EL PODER DE LA CONCIENCIA
- Por Alex Noguera
- Periodista
- alexnoguera230@gmail.com
Nüremberg es una pequeña ciudad alemana, cuyo nombre retumba en la historia como sinónimo de justicia. Con 186 km2, apenas es más grande que Asunción, que tiene 117 km2, ambas guardan la vida de algo más de medio millón de habitantes cada una.
Mientras que a una la llaman “Madre de Ciudades”, a la otra se la recuerda como el sitio en el que se convocaron los icónicos juicios en los que un tribunal dictó 12 condenas a muerte y 7 órdenes de prisión a los seguidores de Hitler, que habían cometido crímenes y abusos contra la humanidad durante la Segunda Guerra Mundial. En los diferentes procesos, en los que se leyeron unas 300.000 declaraciones, fueron juzgados dirigentes, colaboradores y hasta funcionarios del nazismo.
Tras desatarse el actual conflicto entre Rusia y Ucrania, no solo la lucha contra el nazismo vuelve a flamear como bandera, sino que también nace el rumor de una inconcebible tercera guerra mundial. Incluso, en pleno Siglo XXI, la ciudad de Bucha se convirtió en escenario donde se perpetraron nuevas e injustificables atrocidades contra la humanidad.

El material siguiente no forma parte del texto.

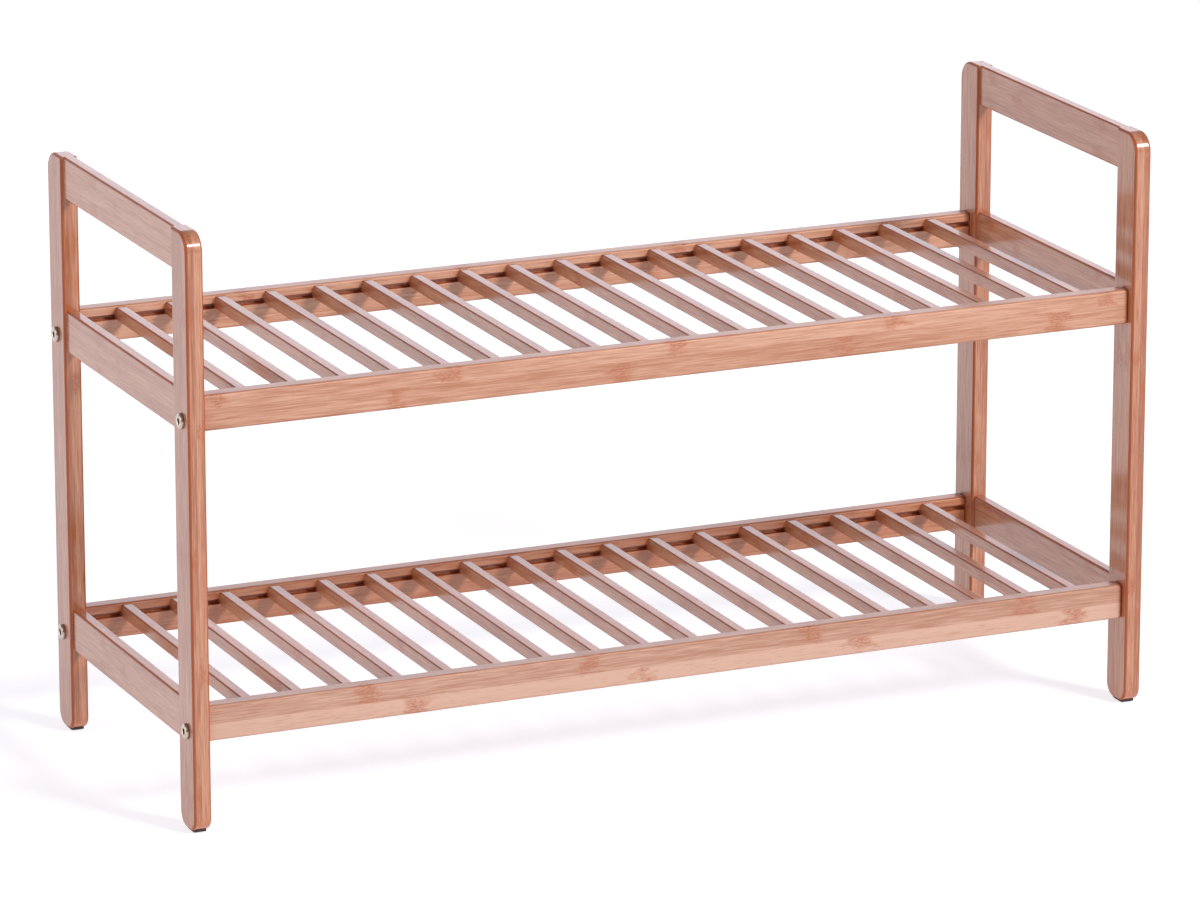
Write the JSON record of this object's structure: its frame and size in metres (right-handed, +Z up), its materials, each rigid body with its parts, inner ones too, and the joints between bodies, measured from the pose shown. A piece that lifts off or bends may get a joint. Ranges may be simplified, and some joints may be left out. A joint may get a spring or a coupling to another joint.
{
  "type": "entryway bench",
  "caption": "Low tiered slatted bamboo rack with open side frames, raised hand-hold rails and rounded feet, for shoes in an entryway.",
  "frame": {"origin": "on the floor, midway between the two side frames and midway between front and back", "axes": "+X along the length from the left to the right side frame, +Y from front to back, +Z up"},
  "size_m": [0.6948, 0.26, 0.4],
  "materials": {
    "bamboo": "carbonised bamboo, semi-gloss clear lacquer",
    "bolt_steel": "nickel-plated",
    "insert_zinc": "zinc-plated",
    "dowel_wood": "plain beech",
    "glide_rubber": "matte black"
  },
  "bodies": {
    "root": {"left_front_post": "bamboo", "left_back_post": "bamboo", "right_front_post": "bamboo", "right_back_post": "bamboo", "left_top_rail": "bamboo", "left_upper_side_rail": "bamboo", "left_lower_side_rail": "bamboo", "right_top_rail": "bamboo", "right_upper_side_rail": "bamboo", "right_lower_side_rail": "bamboo", "upper_front_rail": "bamboo", "upper_back_rail": "bamboo", "lower_front_rail": "bamboo", "lower_back_rail": "bamboo", "upper_slat_01": "bamboo", "upper_slat_02": "bamboo", "upper_slat_03": "bamboo", "upper_slat_04": "bamboo", "upper_slat_05": "bamboo", "upper_slat_06": "bamboo", "upper_slat_07": "bamboo", "upper_slat_08": "bamboo", "upper_slat_09": "bamboo", "upper_slat_10": "bamboo", "upper_slat_11": "bamboo", "upper_slat_12": "bamboo", "upper_slat_13": "bamboo", "upper_slat_14": "bamboo", "upper_slat_15": "bamboo", "upper_slat_16": "bamboo", "upper_slat_17": "bamboo", "upper_slat_18": "bamboo", "lower_slat_01": "bamboo", "lower_slat_02": "bamboo", "lower_slat_03": "bamboo", "lower_slat_04": "bamboo", "lower_slat_05": "bamboo", "lower_slat_06": "bamboo", "lower_slat_07": "bamboo", "lower_slat_08": "bamboo", "lower_slat_09": "bamboo", "lower_slat_10": "bamboo", "lower_slat_11": "bamboo", "lower_slat_12": "bamboo", "lower_slat_13": "bamboo", "lower_slat_14": "bamboo", "lower_slat_15": "bamboo", "lower_slat_16": "bamboo", "lower_slat_17": "bamboo", "lower_slat_18": "bamboo", "left_frame_bolts": "bolt_steel", "right_frame_bolts": "bolt_steel", "left_rail_inserts": "insert_zinc", "right_rail_inserts": "insert_zinc", "left_frame_dowels": "dowel_wood", "right_frame_dowels": "dowel_wood", "foot_glides": "glide_rubber"}
  },
  "joints": []
}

Tanto en el siglo pasado como en este, el poder nubla la razón y marea a los que están en la cima. ¿Qué autoridad tenían los del Tercer Reich para hacer “limpieza” étnica y llevar a la muerte a millones de personas? ¿O a hacer experimentos “científicos” con humanos? ¿Qué buscan los vigentes neonazis en Ucrania, en Polonia, incluso en Rusia y hasta en EEUU?
En la cumbre del poder todos se sintieron inalcanzables, con derecho a hacer lo que querían; sin embargo, se olvidaron de que en la naturaleza todo tiene un comienzo y un final, que nada es eterno y que tarde o temprano deberían pagar por sus actos. Eso ocurrió, no creyeron que ese final les alcanzaría en vida y les reclamaría sus abusos.

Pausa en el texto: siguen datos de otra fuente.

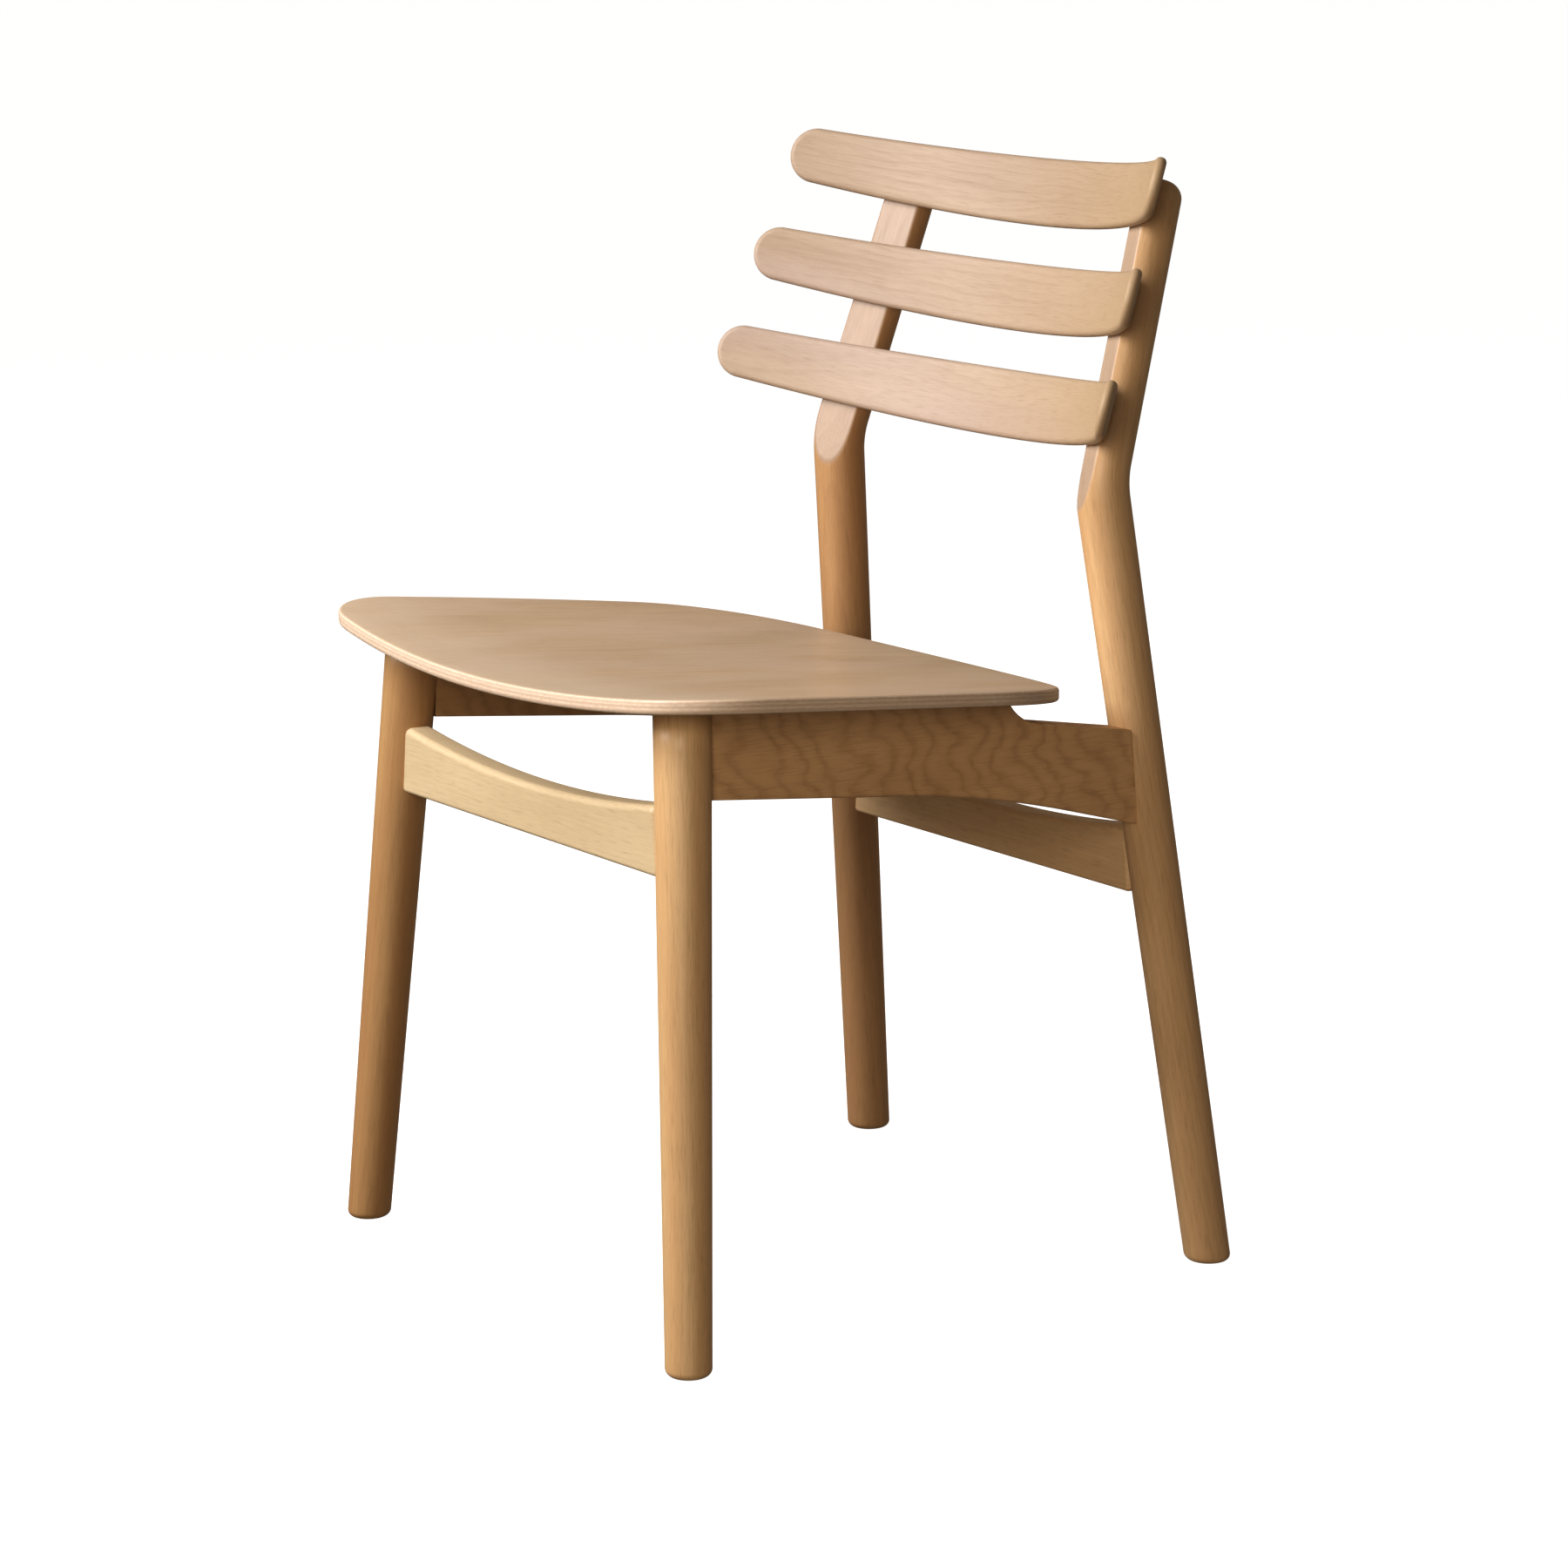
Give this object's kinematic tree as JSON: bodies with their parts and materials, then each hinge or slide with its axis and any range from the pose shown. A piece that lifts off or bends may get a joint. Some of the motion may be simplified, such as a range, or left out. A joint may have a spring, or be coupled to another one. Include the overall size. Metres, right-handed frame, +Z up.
{
  "type": "dining chair",
  "caption": "Wooden dining chair with round splayed legs, a dished plywood seat and curved ladder-back slats with round ends.",
  "frame": {"origin": "on the floor, below the middle of the chair's bounding box", "axes": "+X to the sitter's left, -Y the way the sitter faces, +Z up"},
  "size_m": [0.5136, 0.5108, 0.803],
  "materials": {
    "seat_plywood": "clear satin lacquer over a fine-grained face veneer",
    "frame_wood": "clear satin lacquer on turned hardwood",
    "rail_wood": "clear satin lacquer on sawn hardwood",
    "slat_wood": "clear satin lacquer on bent hardwood",
    "dowel_wood": "bare turned dowel",
    "plug_wood": "sanded flush and lacquered",
    "screw_steel": "zinc-plated",
    "glide_nylon": "matte moulded nylon"
  },
  "bodies": {
    "root": {"seat_shell": "seat_plywood", "front_leg_left": "frame_wood", "front_leg_right": "frame_wood", "rear_post_left": "frame_wood", "rear_post_right": "frame_wood", "side_rail_left": "rail_wood", "side_rail_right": "rail_wood", "front_stretcher": "rail_wood", "rear_stretcher": "rail_wood", "backrest_slat_top": "slat_wood", "backrest_slat_middle": "slat_wood", "backrest_slat_bottom": "slat_wood", "seat_cleat_left": "rail_wood", "seat_cleat_right": "rail_wood", "stretcher_dowels": "dowel_wood", "rail_dowels": "dowel_wood", "slat_screws": "screw_steel", "slat_screw_plugs": "plug_wood", "cleat_screws": "screw_steel", "seat_screws": "screw_steel", "foot_glides": "glide_nylon", "glide_nails": "screw_steel"}
  },
  "joints": []
}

No hay que ir lejos como hasta la Alemania de Hitler o hasta la Ucrania de los batallones Azov para entender el concepto de abuso y el clamor de justicia y de la esperanza en Nüremberg, que a veces está lejos, pero que tarde o temprano llega.
No hace falta citar a un Stroessner, quien se creía invulnerable, o cómo acabaron los juicios a un Fujimori, o a un Pinochet. Hay tantos ejemplos de criminales que vivieron rodeados de su corte de adulonería que los azuzaban a seguir pisando sobre los inocentes.
Pero todos cayeron, sean presidentes “democráticos”, dictadores caníbales como Idi Amin, “empresarios” como Al Capone o poderosos transnacionales narcotraficantes como Pablo Escobar o Joaquín “El Chapo” Guzmán. Todos tuvieron sus ejércitos armados hasta los dientes y todos nadaban en dinero ensangrentado.
No hace falta ir lejos para ser testigos de grandes robos al Tesoro del Estado, a endeudamientos siderales que los representantes fraguan en nombre de su pueblo y al que obligan a pagar durante generaciones, mientras que los perpetradores se sienten a salvo.
No hace falta ir lejos para escuchar a gritos el pedido de justicia cuando la sociedad vive en zozobra a causa de la inseguridad. Escuchamos voces que dicen “que hagan algo o que se vayan”. Que se vayan, pero no a su casa.
Nüremberg no está tan lejos. Allí fueron juzgados aquellos que se creyeron inalcanzables y poderosos. Todos trataron de escapar, incluso cuatro se suicidaron antes o después de la sentencia.
A veces es bueno recordar que no existe un lugar completamente seguro, ni siquiera un curul en el Parlamento. Es que en Nüremberg, hasta esa emblemática silla se transforma en banquillo de acusados.